One of my best memories as a fan was when Hank Aaron broke Babe Ruth’s lifetime home run record. I was living in Bishop, California at the time. I had been a big time Milwaukee Braves fan as a kid, and when I lived in Los Angeles I went to all the games that I could. When it came time for Aaron to break Ruth’s record, I really wanted to see it. I even bought tickets for a likely game and then didn’t go when it didn’t look like he would break it on that day.
I had to settle for television. I think that the pitcher, Al Downing, threw the ball down and in, Aaron’s strength, just to get it over with. Anyway, as a 40-year-old man, I screamed and jumped around just like a little kid, all in the privacy of my own living room.
I really was a big time Milwaukee Braves fan. I really tried to transfer my loyalty when they moved to Atlanta, but I just couldn’t do it. I watched the last game that they played in Milwaukee County Stadium. They were playing the Dodgers. Ron Perranoski, the Dodgers’ relief ace, was pitching.
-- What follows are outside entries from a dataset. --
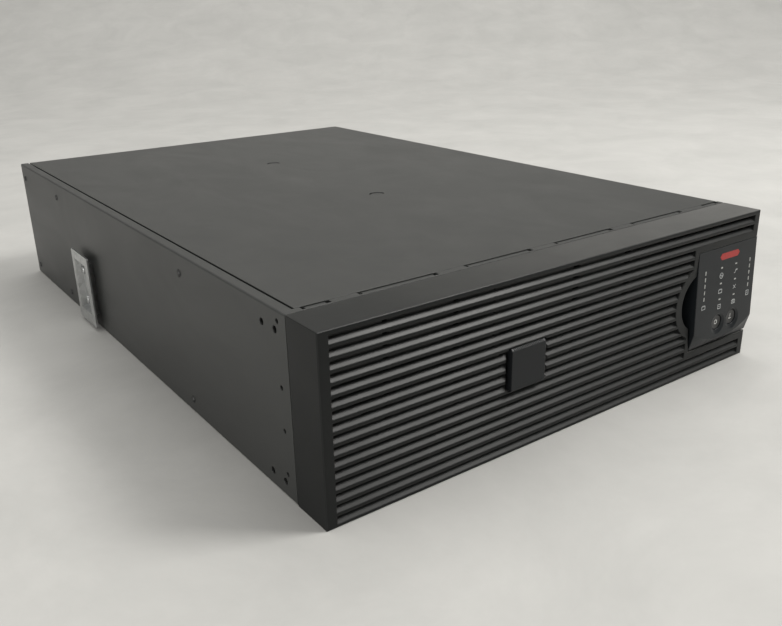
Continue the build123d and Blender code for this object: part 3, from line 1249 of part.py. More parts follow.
# ---- Every sub-part ------------------------------------------------------------------------------------
PARTS = {
    "chassis_pan": chassis_pan,
    "top_cover": top_cover,
    "front_frame": front_frame,
    "rear_panel": rear_panel,
    "side_rivets": side_rivets,
    "bay_side_wall": bay_side_wall,
    "bay_rear_wall": bay_rear_wall,
    "drawer_guides": drawer_guides,
    "battery_receptacles": battery_receptacles,
    "front_bezel": front_bezel,
    "badge": badge,
    "display_fascia": display_fascia,
    "status_lenses": status_lenses,
    "display_board": display_board,
    "display_socket": display_socket,
    "power_board": power_board,
    "charger_board": charger_board,
    "board_standoffs": board_standoffs,
    "heatsinks": heatsinks,
    "power_transistors": power_transistors,
    "bus_capacitors": bus_capacitors,
    "filter_inductors": filter_inductors,
    "charger_transformer": charger_transformer,
    "control_board": control_board,
    "ribbon_cable": ribbon_cable,
    "mains_filter": mains_filter,
    "fan_frames": fan_frames,
    "fan_guards": fan_guards,
    "locking_outlets": locking_outlets,
    "breaker_bodies": breaker_bodies,
    "terminal_block": terminal_block,
    "terminal_cover": terminal_cover,
    "card_slot_cover": card_slot_cover,
    "serial_port": serial_port,
    "remote_off_connector": remote_off_connector,
    "battery_port_cap": battery_port_cap,
    "ground_stud": ground_stud,
    "rear_screws": rear_screws,
    "rail_bracket_left": rail_bracket,
    "bracket_screws": bracket_screws,
}


def all_parts():
    shapes = {node: make() for node, make in PARTS.items()}
    shapes["rail_bracket_right"] = mirrored(shapes["rail_bracket_left"])
    for side in DRAWER_LEFT_EDGES:
        shapes[f"{side}_drawer_tray"] = drawer_tray(side)
        shapes[f"{side}_drawer_handle"] = drawer_handle(side)
        shapes[f"{side}_drawer_thumbscrews"] = drawer_thumbscrews(side)
        shapes[f"{side}_battery_blocks"] = battery_blocks(side)
        shapes[f"{side}_battery_terminals"] = battery_terminals(side)
        shapes[f"{side}_battery_plug"] = battery_plug(side)
    for node in BUTTON_CENTRES:
        shapes[node] = power_button(node)
    for side in FAN_CENTRES:
        shapes[f"fan_rotor_{side}"] = fan_rotor(side)
    for place in BREAKER_CENTRES:
        shapes[f"breaker_rocker_{place}"] = breaker_rocker(place)
    return shapes


os.makedirs("parts", exist_ok=True)
for node, shape in all_parts().items():
    export_step(shape, f"parts/{node}.step")
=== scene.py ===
"""Looks of a three-unit rack or tower UPS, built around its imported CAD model. Metres; the front faces -Y."""

import json
import math

import bmesh
import bpy
from mathutils import Matrix, Vector


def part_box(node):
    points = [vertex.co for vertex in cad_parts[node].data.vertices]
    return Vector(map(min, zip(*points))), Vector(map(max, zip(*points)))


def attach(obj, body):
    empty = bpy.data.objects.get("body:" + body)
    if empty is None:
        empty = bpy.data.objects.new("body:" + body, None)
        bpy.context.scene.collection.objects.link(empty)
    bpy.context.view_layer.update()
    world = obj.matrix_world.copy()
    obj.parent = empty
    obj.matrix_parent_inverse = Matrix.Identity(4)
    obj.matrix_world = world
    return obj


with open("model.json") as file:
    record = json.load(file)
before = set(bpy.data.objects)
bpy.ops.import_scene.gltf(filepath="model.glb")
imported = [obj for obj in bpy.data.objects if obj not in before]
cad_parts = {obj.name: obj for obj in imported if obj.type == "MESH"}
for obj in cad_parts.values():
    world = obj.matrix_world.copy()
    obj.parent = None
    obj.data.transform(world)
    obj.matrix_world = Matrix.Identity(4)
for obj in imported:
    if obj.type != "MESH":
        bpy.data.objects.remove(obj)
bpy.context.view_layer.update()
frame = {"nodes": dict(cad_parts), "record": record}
NODES = frame["nodes"]
SLOT_OF = {part["node"]: part["material_slot"] for part in frame["record"]["subparts"]}
MM = 0.001

# ---- Places read from the frame -----------------------------------------------------------------------------
FRONT_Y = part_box("front_bezel")[0].y
FACE_LOW, FACE_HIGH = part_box("display_fascia")
FACE_TILT_END_Z = 28 * MM
FACE_SLOPE = (FRONT_Y - FACE_LOW.y) / (FACE_HIGH.z - FACE_TILT_END_Z)


# ---- Camera, floor and light --------------------------------------------------------------------------------
CAMERA_PLACE = (-0.42421, -0.69157, 0.29977)
CAMERA_DEGREES = (-35.588, 20.932, -1.188)  # azimuth, elevation, roll
SENSOR_MM, LENS_MM = 36, 37.74
CLIP_START = 0.01

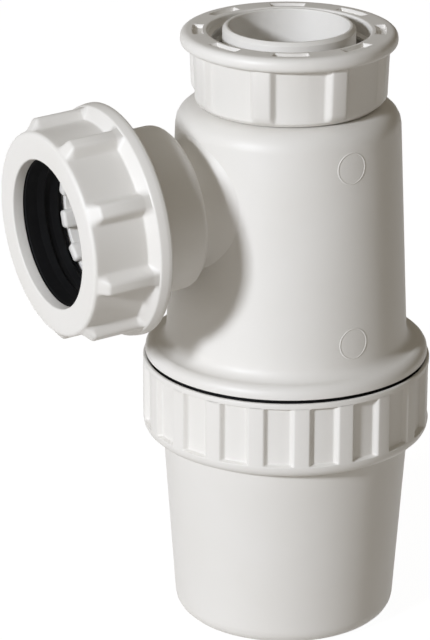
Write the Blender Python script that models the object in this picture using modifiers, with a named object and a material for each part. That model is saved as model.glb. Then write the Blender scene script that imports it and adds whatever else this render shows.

he game meant nothing to the Braves but everything to the Dodgers. Usually Perranoski only pitched one or two innings. This time he pitched six innings with the game on the line and just kept shutting down the Braves’ big guns. Even though I wanted the Braves to win, I really had to hand it to him for that relief effort.
I don’t watch or root for sports nearly as much as I used to. I have become kind of a San Francisco Giants fan and also kind of a Sacramento Kings fan. Both of them, especially the Kings, are hard to root for. Probably all you have your stories of rooting for your teams, this is mine.